Vessels plying the west coast ports ran the gauntlet at Erris Head and were regularly plundered. An exasperated coastguard officer reported that the people appeared to think it was "the inclination of the authorities to overlook their depredations...
"The officers of the Crown are wearied out with unceasing but unavailing exertions to preserve peace, order and quietness, and all they have for it is to see the bonds of society just rending asunder and the whole community becoming a mass of lawless and uncontrollable plunderers... They pay no attention to the entreaties, admonitions or prayers of their clergy and art equally regardless of their curses.
THE Ballycastle Relief Committee pleaded for more police protection to guard crops growing in the fields. "Our wretched peasantry impelled by want and with starvation staring them in, the face driven by desperation ... will seize on everything in the shape of food . . . reckless of the consequences.

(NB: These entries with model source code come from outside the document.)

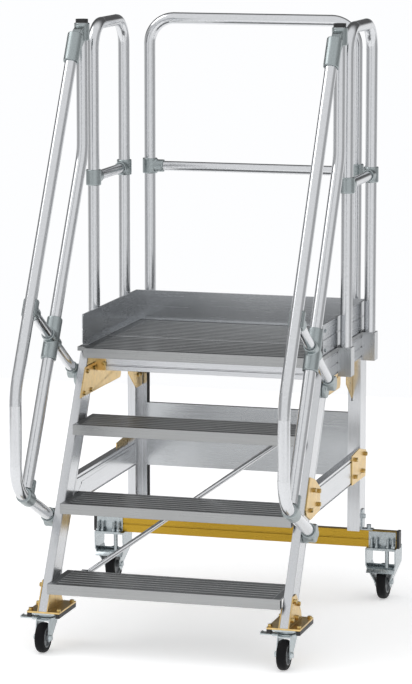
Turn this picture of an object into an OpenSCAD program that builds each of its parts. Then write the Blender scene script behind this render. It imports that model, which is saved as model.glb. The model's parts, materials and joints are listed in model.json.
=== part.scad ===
// Rolling warehouse ladder: three treads, a guarded platform, four castors.
// Millimetres. X is the width, Y runs from the front to the back, Z is up.

/* [Steps] */
// Vertical distance from one tread to the next
rise = 240; // [235:1:245]
// Height of the first tread top above the floor
first_tread_z = 230; // [226:1:234]
// Clear width between the two stringers
step_width = 788; // [700:2:900]
// Depth of one tread from front to back
tread_depth = 213; // [205:1:220]
// Height of the smooth nosing at the front of a tread
nosing_h = 35; // [30:1:40]
// Number of broad ribs on a tread
tread_ribs = 6; // [4:1:6]

/* [Stringers] */
// Thickness of the stringer, post and platform side profiles
profile_t = 28; // [26:1:30]
// Distance of the stringer front behind the tread front at equal height
stringer_setback = 48.6; // [46:0.1:50]
// Depth of a stringer measured level, front to back
stringer_level_depth = 104; // [100:1:106]

/* [Platform] */
// Front edge of the platform, behind the front of tread 1
platform_front_y = 392; // [390:1:394]
// Depth of the front deck plank
front_plank_depth = 280; // [270:1:282]
// Height of the toe boards above the deck
toe_h = 103; // [90:1:120]

/* [Rails] */
// Outside diameter of the round rail tubes
tube_d = 40; // [38:0.5:41]
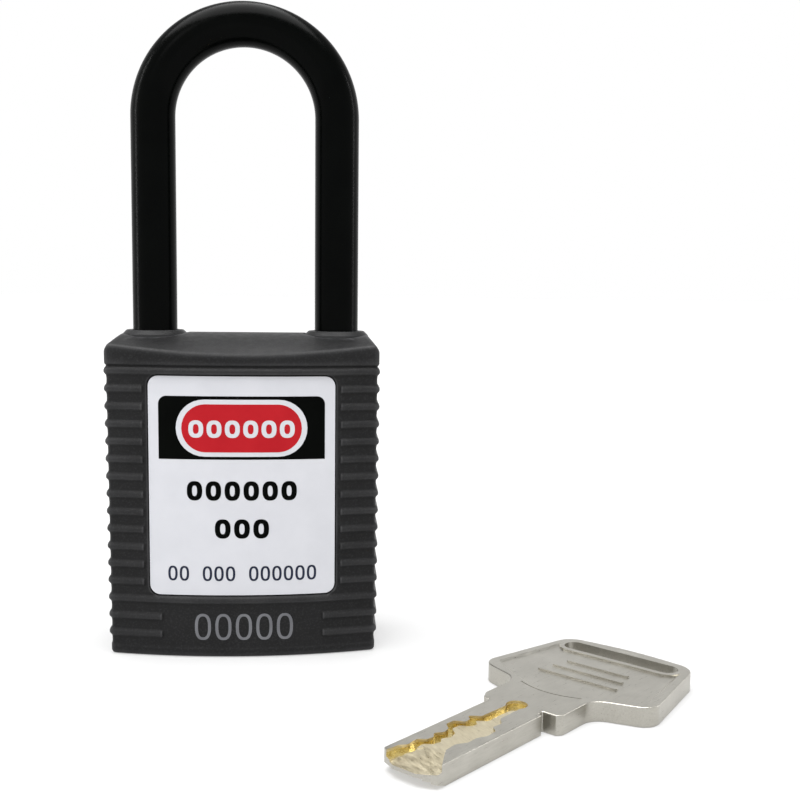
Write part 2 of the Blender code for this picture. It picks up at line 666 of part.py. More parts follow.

The poor farmers will very naturally resist their aggressions by force and arms and we are persuaded that many valuable lives will be lost in the conflict."
A letter writer in the Tyrawly Herald for November 18th, published in Ballina and filed with the Outrage Reports for 1847, was critical of sectarian disagreements over the distribution of relief while both poor Catholics and poor Protestants were dying. Not one for cursing the darkness, the writer held up a candle of hope. "I am happy to tell you that in Erris, Catholics and Protestants have combined in devising measures, and in carrying them out, for feeding their fellow creatures."